KEY
HELLO
030015070A
H(72)^K(75)=03, E(69)^E(69)=00, L(76)^Y(89)=15, L(76)^K(75)=07, O(79)^E(69)=0A.
Encrypt and decrypt text with the XOR cipher online. The tool applies the bitwise exclusive OR operation byte-by-byte, supports text keys and hex keys, repeats short keys cyclically, and returns encrypted output as a hexadecimal string.
KEY
HELLO
030015070A
H(72)^K(75)=03, E(69)^E(69)=00, L(76)^Y(89)=15, L(76)^K(75)=07, O(79)^E(69)=0A.
SECRET
ATTACK AT DAWN
12111713061F730417720115040B
Each letter XOR-ed with the cycling key SECRET. The space character is included in the XOR operation.
KEY
030015070A
HELLO
Paste the hex string and use the same key — XOR restores the original text.
42 (HEX)
HELLO
0A070E0E0D
Key format: Hex. Single-byte key 0x42: H(0x48)^0x42=0x0A, E(0x45)^0x42=0x07, L(0x4C)^0x42=0x0E, O(0x4F)^0x42=0x0D.
The XOR cipher is a symmetric byte-level encryption method based on the bitwise exclusive OR operation.
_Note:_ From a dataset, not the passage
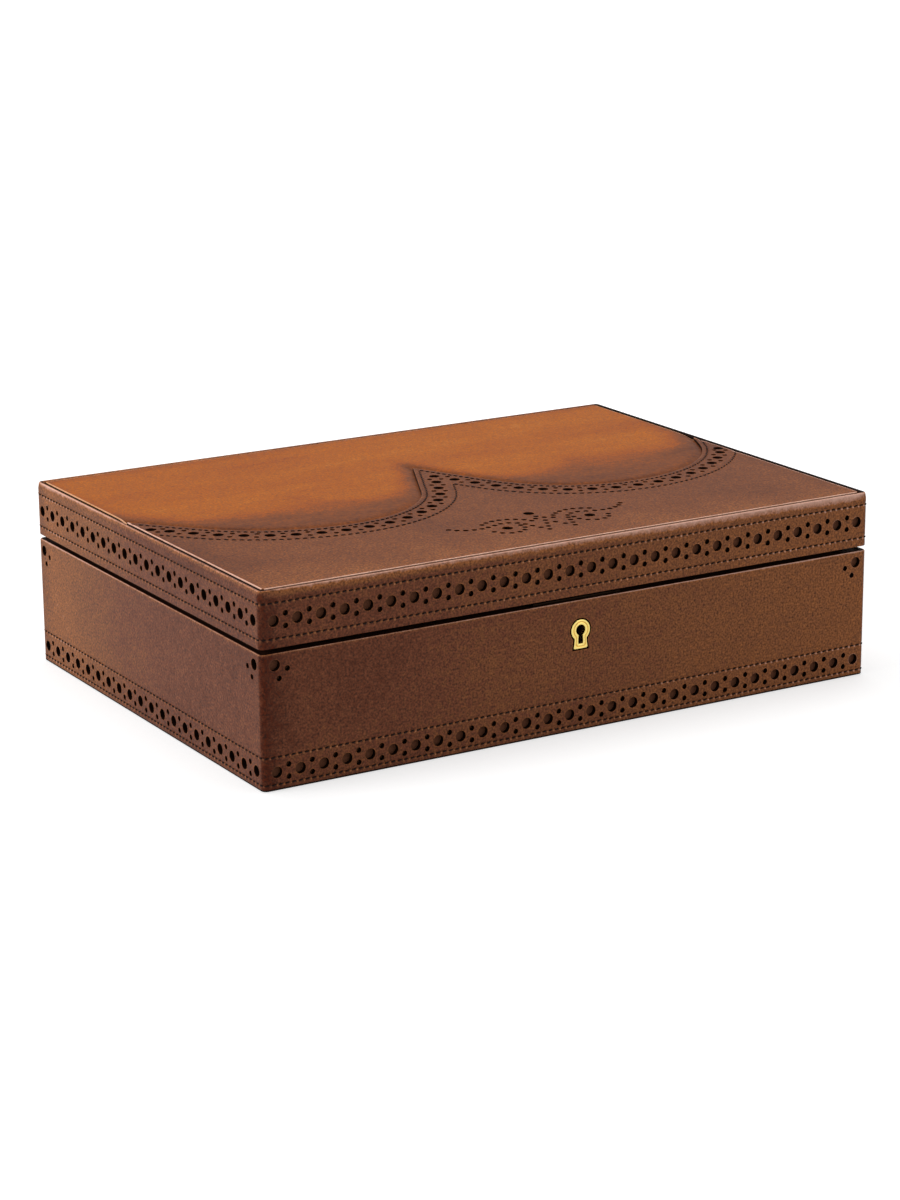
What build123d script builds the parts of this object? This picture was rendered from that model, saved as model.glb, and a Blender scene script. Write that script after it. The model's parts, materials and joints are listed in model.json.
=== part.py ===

Each byte of the input message is combined with one byte of the key. If the key is shorter than the message, the key is repeated cyclically until every byte has been processed.
XOR has a useful reversible property: applying the same key a second time restores the original data. That is why this tool can use the same algorithm for encryption and decryption. In Encrypt mode it takes normal text and returns hexadecimal ciphertext. In Decrypt mode it expects a valid hex string, converts it back to bytes, applies XOR with the same key, and returns the plaintext.
This approach is often described as gamma encryption because the key bytes act like a keystream, or gamma, that is combined with the message. The quality of that keystream determines the strength of the result.
The service supports two key formats. In Text mode, the key is treated as ordinary UTF-8 text. In Hex mode, the key is interpreted as raw bytes written in hexadecimal form, so values such as DEADBEEF or DE AD BE EF can be used directly.
Encrypted output is shown in uppercase hex because XOR can produce arbitrary binary bytes, including bytes that are not printable text. Hex encoding makes the result safe to copy, store, paste into the decoder, or use in tests and examples.
When decrypting, the input must be hexadecimal ciphertext. Spaces and non-hex separators are ignored, but the remaining hex data must contain complete byte pairs.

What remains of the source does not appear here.